4. Wat is volgens Cavaria het belang van genderneutraal lesgeven?

‘Wij vinden genderinclusief lesgeven belangrijk voor twee specifieke redenen. De eerste reden is om het welzijn van alle jongeren in ons onderwijs te vergroten. Kinderen op een school waar gendernormen erg aanwezig zijn, lopen een groter risico om gepest te worden wanneer ze volgens hun omgeving niet tot de meisjes- of jongenscategorie horen. Dat weten we uit onderzoek. Genderinclusief lesgeven doet jongeren beseffen dat gender niet slechts die twee categorieën betekent. Daardoor zullen ze toleranter worden voor zichzelf en voor hun omgeving, waardoor de welvaart van deze jongeren zal toenemen. Anderzijds is genderinclusief lesgeven of opvoeden belangrijk om de interessegebieden van jongeren te verbreden en om hen de mogelijkheid te bieden om hun talenten zo goed mogelijk te ontwikkelen. Al op jonge leeftijd hebben kinderen door wat voor jongens of voor meisjes

85 is. Het komt vaak voor dat een jongen of meisje stopt met een hobby wanneer hij of zij ouder wordt, “omdat dat niet bij haar geslacht past”. Dat heeft erge gevolgen. Omdat jongens en meisjes hun talenten niet ten volle kunnen ontwikkelen vanwege die genderstereotypen, maken ze later misschien de foute studiekeuze en lopen ze misschien wel een mooie carrière mis. Genderinclusief lesgeven kan dit probleem verhelpen.’

5. Wanneer heeft deze manier van lesgeven effect op het kind?

‘Of genderinclusief lesgeven effect heeft op het kind, op korte of lange termijn, kunnen we niet zeggen. Daar moet nog meer onderzoek naar gedaan worden. Wij begeleiden scholen om bewuster om te gaan met gender en geven leerkrachten vormingen rond gender en seksuele diversiteit, op dit moment kan ik het effect niet hard maken met cijfers. Wat we wel weten is dat deze manier van lesgeven heel snel toegepast kan worden. Cavaria geeft leerkrachten tips die zij diezelfde dag nog kunnen gebruiken in hun lessen.
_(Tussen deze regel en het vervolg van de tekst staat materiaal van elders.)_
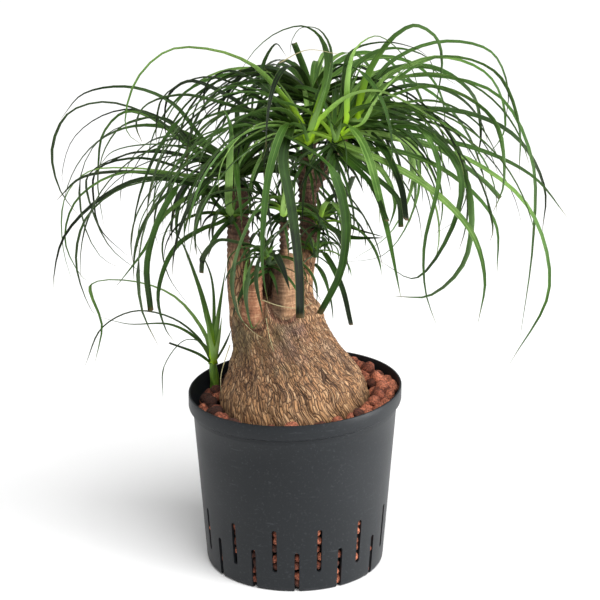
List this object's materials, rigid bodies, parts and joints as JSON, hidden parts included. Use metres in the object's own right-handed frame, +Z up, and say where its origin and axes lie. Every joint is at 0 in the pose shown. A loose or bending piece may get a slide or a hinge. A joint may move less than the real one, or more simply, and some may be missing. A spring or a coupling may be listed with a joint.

Maar wil je een schoolcultuur tot in zijn DNA veranderen, dan hebben we wel meer nodig dan een genderdag.’

6. Stand van zaken: hoe bewust zijn onze Vlaamse scholen op dit moment bezig met gender in de klas? Wat zegt het schoolreglement over dit thema?

‘Als we kijken naar het aantal vormingsaanvragen, dan kunnen we concluderen dat dat in de afgelopen zeven jaar gegroeid is. Zeven jaar geleden begonnen we met vijftien trainingen. Met 150 à 160 vormingsaanvragen hebben we het vorige schooljaar afgesloten. Op een zeer korte tijd is de vraag zeer groot geworden. Zo’n twintigtal scholen kiezen er elk jaar voor om zelfs in een langdurig traject te stappen en om meer trainingen te krijgen. Het is duidelijk dat de vraag stijgt en dat is volgens mij te wijten aan het feit dat de samenleving daar meer mee bezig is.’

7. Is het wel mogelijk om genderneutraal of genderinclusief les te geven?

‘Ik denk niet dat het mogelijk is om genderneutraal les te geven. Complete neutraliteit nastreven is volgens ons ook niet wenselijk. Genderbewust opvoeden daarentegen lijkt me wel mogelijk, maar dat betekent niet dat je vrij bent van genderstereotypen. Wat we wel kunnen doen is proberen om niet te handelen naar deze stereotypen en om te streven naar een andere, genderbewuste manier van lesgeven of opvoeden. Dat zal niet altijd lukken, maar dat is niet erg. Het feit dat je terugkijkt naar jouw eigen gedrag betekent dat je kritisch bent, uit je fouten probeert te leren en dat je streeft naar verbetering.’